Estive na manifestação anti-racismo de Lisboa, que teve de se assumir pacífica antes de o ser. Foi sendo traduzida para português durante um percurso longo que ocupou a tarde toda, sem qualquer incidente. Adormeci de coração cheio. Foi um dia bom. Depois passei a tarde de domingo a escrever duas letras e a de segunda-feira a gravar, contagiado por esse amor. Pelo meio tive tempo para ver um especial sobre o Spike Lee e ler alguns jornais.

Num deles li, e depois encontrei o vídeo, em que a deputada Catarina Rocha Ferreira, do PSD, disse que “(...), do mesmo modo que condenamos qualquer acto de natureza racista (...) não podemos deixar de condenar a postura de alguns participantes (...) que mostraram mensagens que incitam ao ódio (....) e que contribuem para o agravamento do problema em vez de para a solução”, acrescentando ainda que “o problema não é de agora”. Fiquei a questionar-me se os problemas antigos, e que persistem, não deveriam ser precisamente aqueles que nos merecem mais atenção. Mas logo depois fiquei esclarecido com a solução apresentada pelo líder do seu partido para não agravar “o problema”. Qual problema? “Não há racismo em Portugal”, disse Rui Rio, ainda a preto e branco.

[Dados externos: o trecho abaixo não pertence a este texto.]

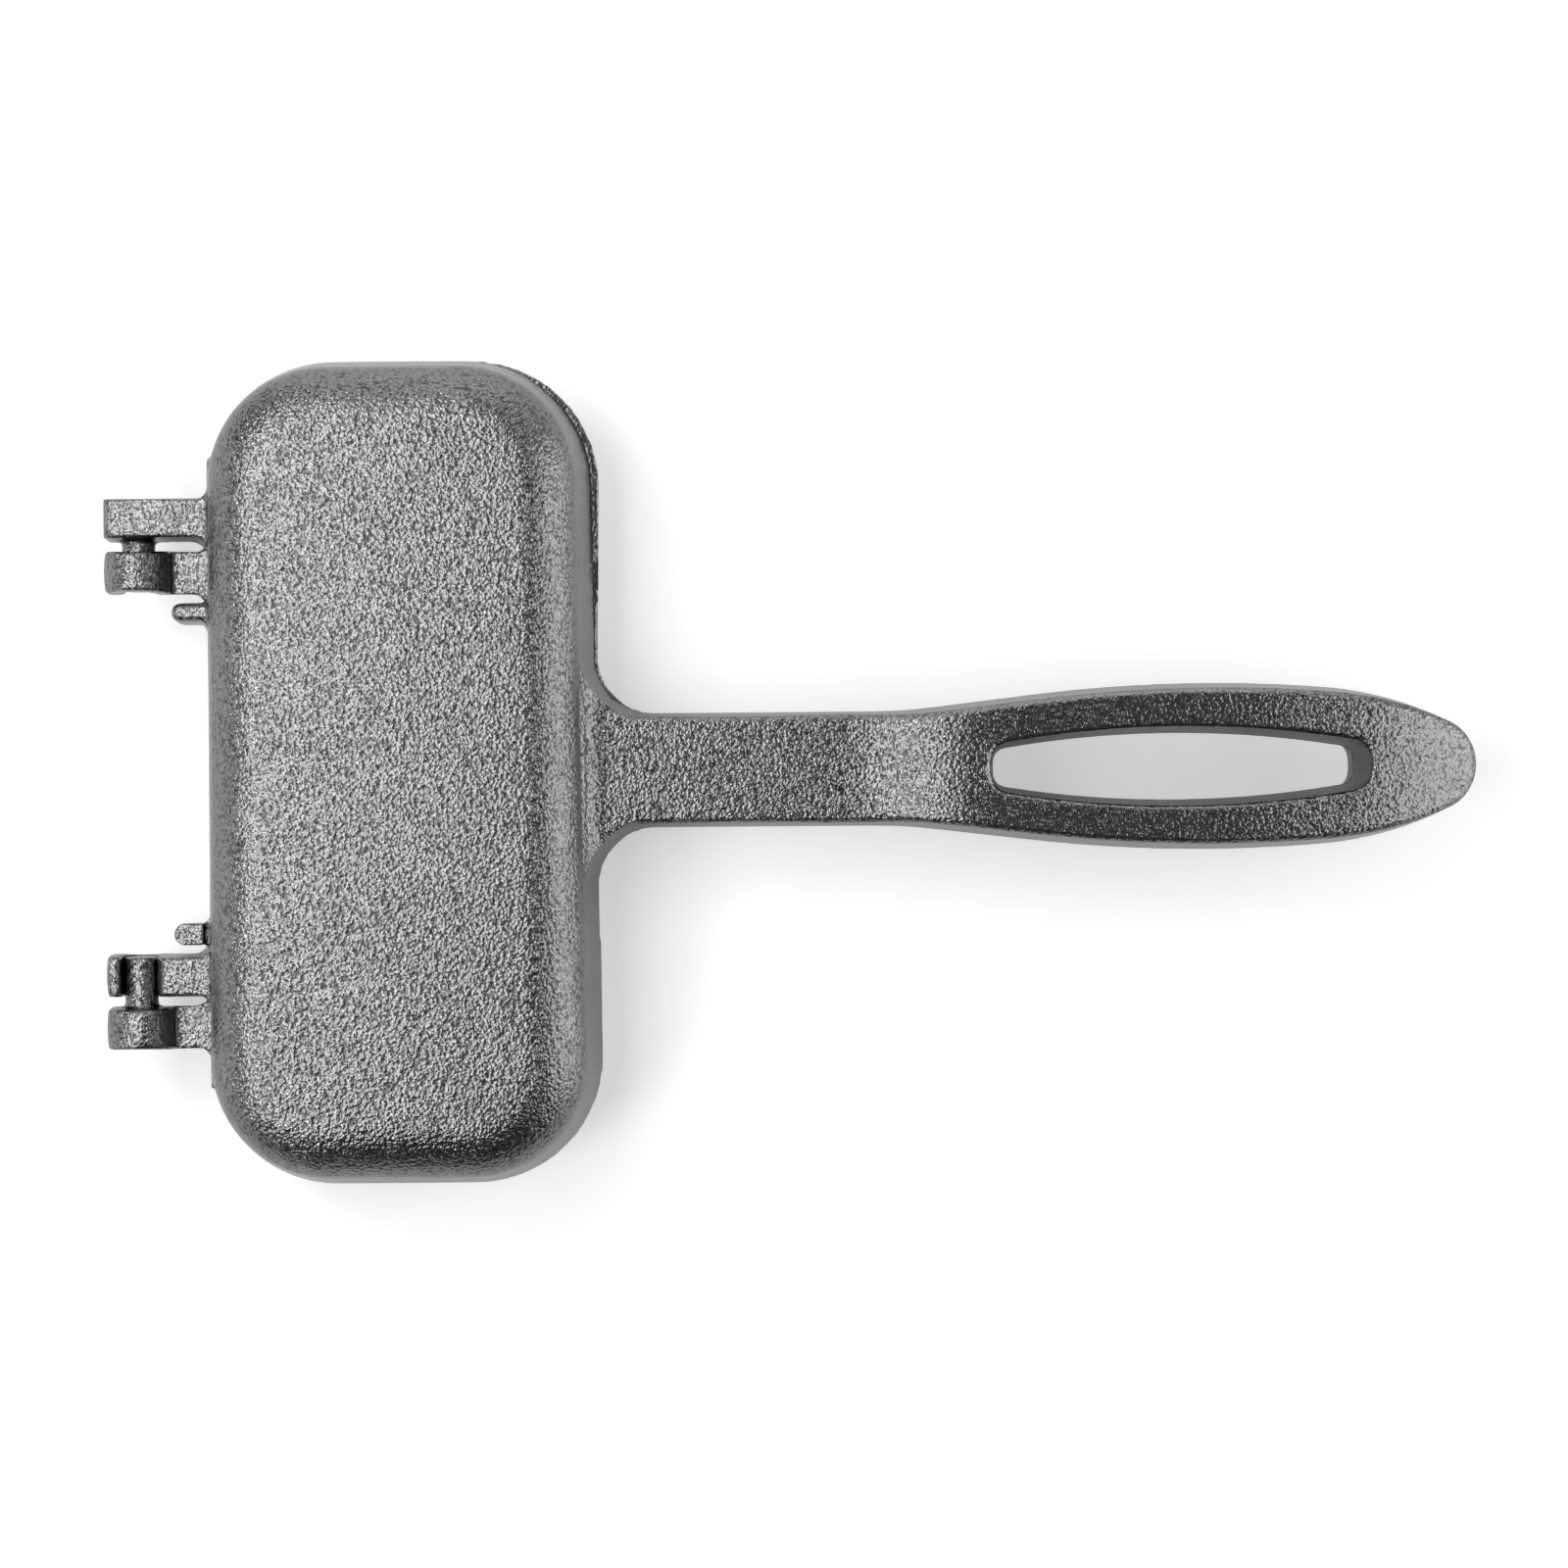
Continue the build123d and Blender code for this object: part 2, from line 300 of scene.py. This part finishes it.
grain_seed_shift = 7
grain_mask = add_node(skin_tree, "GeometryNodeInputNamedAttribute", data_type="FLOAT")
feed(skin_tree, grain_mask, "Name", "grain")
wave_noise = skin_noise(skin_in["Wave size"], 0)
grain_noise = skin_noise(skin_in["Grain size"], grain_seed_shift)
waves = math_node(skin_tree, "MULTIPLY", wave_noise, skin_in["Wave height"])
grains = math_node(skin_tree, "MULTIPLY", grain_noise, skin_in["Grain height"])
lumps = math_node(skin_tree, "ADD", waves, grains)
relief = math_node(skin_tree, "MULTIPLY", lumps, grain_mask.outputs[0])
outward_push = add_node(skin_tree, "ShaderNodeVectorMath", operation="SCALE")
feed(skin_tree, outward_push, 0, add_node(skin_tree, "GeometryNodeInputNormal").outputs[0])
feed(skin_tree, outward_push, "Scale", relief)
raised = add_node(skin_tree, "GeometryNodeSetPosition")
feed(skin_tree, raised, "Geometry", skin_in["Casting"])
feed(skin_tree, raised, "Offset", outward_push.outputs[0])
realized = add_node(skin_tree, "GeometryNodeRealizeInstances")
feed(skin_tree, realized, "Geometry", raised.outputs[0])
coated = add_node(skin_tree, "GeometryNodeSetMaterial")
feed(skin_tree, coated, "Geometry", realized.outputs[0])
feed(skin_tree, coated, "Material", skin_in["Iron"])
feed(skin_tree, add_node(skin_tree, "NodeGroupOutput"), "Casting", coated.outputs[0])

wave_size = 0.0022
wave_height = 0.00008
grain_size = 0.0011
grain_height = 0.00007
pit_depth = 0.9
pit_start = 0.05
pit_full = -0.25
bump_share = 0.6
mottle_share = 0.12
least_grain = 0.2

grain_group = bpy.data.node_groups.new("sand_grain", "ShaderNodeTree")
for socket_name, socket_kind, direction in (
    ("Size", "NodeSocketFloat", "INPUT"),
    ("Mask", "NodeSocketFloat", "INPUT"),
    ("Height", "NodeSocketFloat", "OUTPUT"),
    ("Pit shade", "NodeSocketFloat", "OUTPUT"),
    ("Mottle", "NodeSocketFloat", "OUTPUT"),
):
    grain_group.interface.new_socket(socket_name, in_out=direction, socket_type=socket_kind)
grain_in = add_node(grain_group, "NodeGroupInput").outputs
on_casting = add_node(grain_group, "ShaderNodeTexCoord").outputs["Object"]
pits = add_node(grain_group, "ShaderNodeTexVoronoi", feature="SMOOTH_F1")
bumps = add_node(grain_group, "ShaderNodeTexNoise")
mottle = add_node(grain_group, "ShaderNodeTexNoise")
for texture, share in ((pits, 1), (bumps, 1 / bump_share), (mottle, mottle_share)):
    feed(grain_group, texture, "Vector", on_casting)
    feed(grain_group, texture, "Scale", math_node(grain_group, "DIVIDE", share, grain_in["Size"]))
feed(grain_group, pits, "Smoothness", 0.4)
feed(grain_group, bumps, "Detail", 1.0)
feed(grain_group, mottle, "Detail", 3.0)
sunk = math_node(grain_group, "MULTIPLY", pits.outputs["Distance"], -pit_depth)
height = math_node(grain_group, "ADD", sunk, bumps.outputs[0])
# How deep each point lies in a pit, as the mask of the painted shade in the colour.
depth = add_node(grain_group, "ShaderNodeMapRange", interpolation_type="SMOOTHSTEP")
feed(grain_group, depth, "Value", height)
feed(grain_group, depth, "From Min", pit_start)
feed(grain_group, depth, "From Max", pit_full)
painted_pit_shade = math_node(grain_group, "MULTIPLY", depth.outputs[0], grain_in["Mask"])
mask = math_node(grain_group, "MULTIPLY", grain_in["Mask"], 1 - least_grain)
mask = math_node(grain_group, "ADD", mask, least_grain)
grain_out = add_node(grain_group, "NodeGroupOutput")
feed(grain_group, grain_out, "Height", math_node(grain_group, "MULTIPLY", height, mask))
feed(grain_group, grain_out, "Pit shade", painted_pit_shade)
feed(grain_group, grain_out, "Mottle", mottle.outputs[0])


def mixed_colour(tree, share, low, high):
    """A colour between two, by share."""
    node = add_node(tree, "ShaderNodeMix", data_type="RGBA")
    feed(tree, node, 0, share)
    feed(tree, node, 6, low)
    feed(tree, node, 7, high)
    return node.outputs[2]


iron_dark = (0.205, 0.209, 0.207, 1)
iron_light = (0.27, 0.275, 0.273, 1)
# The colour of the painted shade in the grain's pits, where shade falls between the lumps.
pit_shade_colour = (0.10, 0.102, 0.102, 1)
bare_iron = (0.45, 0.45, 0.44, 1)
bump_size = 0.00072
bump_depth = 0.00018
speck_scale = 1600.0
speck_limit = 0.56
wear_strength = 0.5

seasoned_iron = bpy.data.materials.new("seasoned_iron")
seasoned_iron.use_nodes = True
iron = seasoned_iron.node_tree
iron.nodes.clear()
grain = add_node(iron, "ShaderNodeGroup", node_tree=grain_group)
grain_attribute = add_node(iron, "ShaderNodeAttribute", attribute_name="grain").outputs["Fac"]
edge_attribute = add_node(iron, "ShaderNodeAttribute", attribute_name="edge").outputs["Fac"]
feed(iron, grain, "Size", bump_size)
feed(iron, grain, "Mask", grain_attribute)
speck = add_node(iron, "ShaderNodeTexNoise")
feed(iron, speck, "Vector", add_node(iron, "ShaderNodeTexCoord").outputs["Object"])
feed(iron, speck, "Scale", speck_scale)
bare = math_node(iron, "GREATER_THAN", speck.outputs[0], speck_limit)
worn = math_node(iron, "MULTIPLY", edge_attribute, bare)
worn = math_node(iron, "MULTIPLY", worn, wear_strength)
raised_colour = mixed_colour(iron, grain.outputs["Mottle"], iron_dark, iron_light)
# Painted shade: the grain's pits are coloured darker than its lumps.
skin_colour = mixed_colour(iron, grain.outputs["Pit shade"], raised_colour, pit_shade_colour)
colour = mixed_colour(iron, worn, skin_colour, bare_iron)
bump = add_node(iron, "ShaderNodeBump")
feed(iron, bump, "Height", grain.outputs["Height"])
feed(iron, bump, "Distance", bump_depth)
shader = add_node(iron, "ShaderNodeBsdfPrincipled")
feed(iron, shader, "Base Color", colour)
feed(iron, shader, "Metallic", 1.0)
feed(iron, shader, "Roughness", 0.23)
feed(iron, shader, "Normal", bump.outputs[0])
feed(iron, add_node(iron, "ShaderNodeOutputMaterial"), "Surface", shader.outputs[0])


def dress_casting(name, node, body, seed):
    """Makes the finished casting that stands for a node."""
    values = {
        "Wave size": wave_size,
        "Wave height": wave_height,
        "Grain size": grain_size,
        "Grain height": grain_height,
        "Seed": seed,
        "Iron": seasoned_iron,
    }
    node_inputs = [
        (socket.identifier, values[socket.name])
        for socket in skin_tree.interface.items_tree
        if socket.in_out == "INPUT" and socket.name in values
    ]
    grown = after_modifier(fine_skin(node), "NODES", node_inputs, node_group=skin_tree)
    triangles = sum(len(p.vertices) - 2 for p in grown.polygons)
    light = after_modifier(grown, "DECIMATE", ratio=min(1, face_limit / triangles))
    light.shade_smooth()
    piece = bpy.data.objects.new(name, light)
    bpy.context.scene.collection.objects.link(piece)
    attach(piece, body)
    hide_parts(node)


dress_casting("upper_casting", "upper_half", "upper", 3.0)

# Lower casting: the same pattern, turned over about the handle's line to hook into the upper one.
# It has the same iron and the same skin, and only its rim peeps out from under the upper half.
dress_casting("lower_casting", "lower_half", "lower", 11.0)

# Studio: a dark room and a white table top, whose glow only the camera sees, fading into white.
# Softboxes hang left and right of the camera and stand low round the table, so what faces
# straight up reflects the dark between them.
floor_size = 3.0
paper_grey = 0.84
table_glow = 0.38
fade_start = 0.25
fade_end = 0.7
room_grey = 0.062
hang_height = 0.40
stand_height = 0.15
floor_mesh = bpy.data.meshes.new("table_top")
half = floor_size / 2
floor_mesh.from_pydata(
    [(-half, -half, 0), (half, -half, 0), (half, half, 0), (-half, half, 0)], [], [(0, 1, 2, 3)]
)
floor = bpy.data.objects.new("table_top", floor_mesh)
bpy.context.scene.collection.objects.link(floor)
paper = bpy.data.materials.new("white_paper")
paper.use_nodes = True
sheet = paper.node_tree
sheet.nodes.clear()
matt = add_node(sheet, "ShaderNodeBsdfDiffuse")
feed(sheet, matt, "Color", (paper_grey, paper_grey, paper_grey, 1))
glow = add_node(sheet, "ShaderNodeEmission")
feed(sheet, glow, "Color", (1, 1, 1, 1))
out_from_middle = add_node(sheet, "ShaderNodeVectorMath", operation="LENGTH")
feed(sheet, out_from_middle, 0, add_node(sheet, "ShaderNodeTexCoord").outputs["Object"])
fade = add_node(sheet, "ShaderNodeMapRange", interpolation_type="SMOOTHSTEP")
feed(sheet, fade, "Value", out_from_middle.outputs["Value"])
feed(sheet, fade, "From Min", fade_start)
feed(sheet, fade, "From Max", fade_end)
feed(sheet, fade, "To Min", table_glow)
feed(sheet, fade, "To Max", 1.0)
seen_directly = add_node(sheet, "ShaderNodeLightPath").outputs["Is Camera Ray"]
feed(sheet, glow, "Strength", math_node(sheet, "MULTIPLY", seen_directly, fade.outputs[0]))
both = add_node(sheet, "ShaderNodeAddShader")
sheet.links.new(matt.outputs[0], both.inputs[0])
sheet.links.new(glow.outputs[0], both.inputs[1])
feed(sheet, add_node(sheet, "ShaderNodeOutputMaterial"), "Surface", both.outputs[0])
floor_mesh.materials.append(paper)

world = bpy.data.worlds.new("room")
world.use_nodes = True
bpy.context.scene.world = world
room = world.node_tree
room.nodes.clear()
seen = add_node(room, "ShaderNodeBackground")
feed(room, seen, "Color", (1, 1, 1, 1))
around = add_node(room, "ShaderNodeBackground")
feed(room, around, "Color", (room_grey, room_grey, room_grey, 1))
room_rays = add_node(room, "ShaderNodeLightPath").outputs
choose = add_node(room, "ShaderNodeMixShader")
feed(room, choose, 0, room_rays["Is Camera Ray"])
room.links.new(around.outputs[0], choose.inputs[1])
room.links.new(seen.outputs[0], choose.inputs[2])
feed(room, add_node(room, "ShaderNodeOutputWorld"), "Surface", choose.outputs[0])


def softbox(name, place, aim, width, height, brightness):
    """A rectangular lamp of this brightness that faces the point it is aimed at."""
    lamp = bpy.data.lights.new(name, "AREA")
    lamp.shape = "RECTANGLE"
    lamp.size = width
    lamp.size_y = height
    lamp.energy = brightness * pi * width * height
    box = bpy.data.objects.new(name, lamp)
    bpy.context.scene.collection.objects.link(box)
    box.location = place
    box.rotation_euler = (Vector(aim) - Vector(place)).to_track_quat("-Z", "Y").to_euler()


softbox("near_left_softbox", (-0.105, 0.06, hang_height), (-0.105, 0.06, 0), 0.17, 0.42, 3.60)
softbox("north_left_softbox", (-0.26, 0.22, hang_height), (-0.26, 0.22, 0), 0.14, 0.20, 7.11)
softbox("south_left_softbox", (-0.26, -0.22, hang_height), (-0.26, -0.22, 0), 0.14, 0.20, 8.61)
softbox("right_softbox", (0.56, 0, hang_height), (0.56, 0, 0), 0.46, 0.60, 2.20)
softbox("high_north_softbox", (0.07, 0.5, hang_height), (0.07, 0.4, 0), 0.50, 0.30, 0.84)
softbox("low_left_softbox", (-0.70, 0, stand_height), (0, 0, 0.02), 0.90, 0.30, 1.29)
softbox("low_right_softbox", (0.85, 0, stand_height), (0, 0, 0.02), 0.90, 0.30, 2.72)
softbox("low_north_softbox", (0.07, 0.7, stand_height), (0.07, 0, 0.02), 0.90, 0.30, 1.44)

# Camera: straight above, at the distance that the parallax of the photographed edges gives.
view_centre = (0.0702, -0.0027)
view_height = 0.560
view_width = 0.28704
view_roll = radians(-0.45)
sensor = 36.0
camera_data = bpy.data.cameras.new("camera")
camera_data.sensor_width = sensor
camera_data.lens = sensor * view_height / view_width
camera = bpy.data.objects.new("camera", camera_data)
bpy.context.scene.collection.objects.link(camera)
camera.location = (view_centre[0], view_centre[1], parting_height + view_height)
camera.rotation_euler = (0, 0, view_roll)
bpy.context.scene.camera = camera
bpy.context.scene.view_settings.view_transform = "Standard"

Assumir a sua existência é um dos nossos maiores desafios, e colocar o problema do racismo ao mesmo nível da postura de pontuais participantes, numa acção anti-racista, responsabilizando-os pelo agravamento do problema, pode ser mais forçado do que especular que esses poucos cartazes com slogans de ódio tenham sido plantados, numa manifestação que transbordou de incitamento ao amor e de apelo à equidade.

Devolvendo esse raciocínio, seria como concluirmos que os dois votos, contra e de abstenção, relativos a medidas anti-racistas, fossem um facto maior ou tão importante quanto o da votação que condenou o racismo na Assembleia da República.

As tentativas de colar a desordem ou de associar um partido a qualquer aspecto menos positivo desta manifestação são totalmente desnecessárias, mas esclarecem-nos e fazem prova de que os votos e depoimentos de alguns deputados não só não trazem soluções como denunciam uma parte essencial do problema: há racismo na Assembleia da República.

Para que não restem dúvidas: pode fazer-se melhor na rua? Claro que se pode e, no Parlamento, podem ser limpas todas as leis que agravam e não resolvem, como as do racismo e a da nacionalidade.

No futebol, por exemplo, é-nos fácil dissociar dos clubes, qualquer comportamento não desportivo por parte de adeptos, apontando como sendo um problema da sociedade. Mas a esta manifestação não lhe bastava ser representativa e pacífica. Ela tinha de ser perfeita. E segura, do ponto de vista de saúde pública, como os transportes públicos não conseguem ser. Faz-me recordar uma máxima repetida em muitas biografias de heróis: “Tens de ser 10 vezes melhor do que os teus colegas brancos”, disse a mãe de Spike Lee.

Ansioso pela próxima manifestação anti-racismo, em que se respeitem todas as regras de saúde e que, ao fazê-lo, não caibamos nas praças e tenhamos de ocupar as baixas de todas as cidades envolvidas, clamando por uma Lei do Racismo que complemente a campanha de educação, estabelecendo, definitivamente, uma linha vermelha.

P.S.: o cartaz que me ficou na cabeça foi “Meteram-se com a geração errada”.